Some months ago I planted a passion fruit creeper. The purple flowers of this creeper are strange and exotic, different from any flower I’ve ever seen - and I eagerly looked forward to the blossoming of the passion flower and later of the fruit.
When the creeper died soon after for no reason I could fathom, I took it as a bad sign.
What is life, after all, without passion?
Those free-marketeers who claim their mantra as “greed is good” have got it wrong. It’s not greed, but passion that built Microsoft or Porsche or any of the great companies.
It’s an individual’s passion for his or her art and craft that’s given us great painting, literature, music, theatre, film. Passion is behind all remarkable scientific discoveries and inventions, behind the sportsman’s achievements, behind every dream and aspiration.

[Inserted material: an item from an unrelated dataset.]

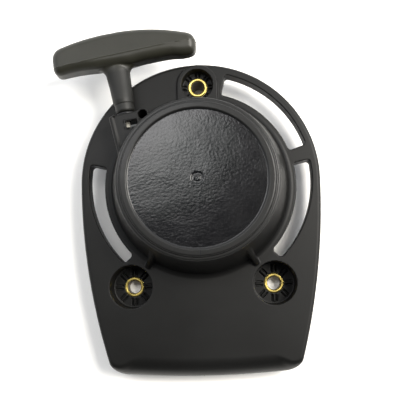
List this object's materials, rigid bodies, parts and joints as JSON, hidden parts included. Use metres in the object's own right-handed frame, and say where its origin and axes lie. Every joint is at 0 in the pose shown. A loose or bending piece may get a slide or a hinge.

Anything that truly matters in this world, anything of any value is touched by passion. It’s what makes us live life more fully, enables us to fulfill our deepest and noblest desires.
To push files in an office, to sell an insurance policy or vegetables needs no passion. The mundane is carried out almost mechanically. Its driving force is the need to earn money.
They say that human history is but the struggle between passion and prudence. And only when passion triumphs do great things result.
The day we stop feeling “the intoxication of passion” as one philosopher put it, is surely the day we die a little. Like my poor creeper.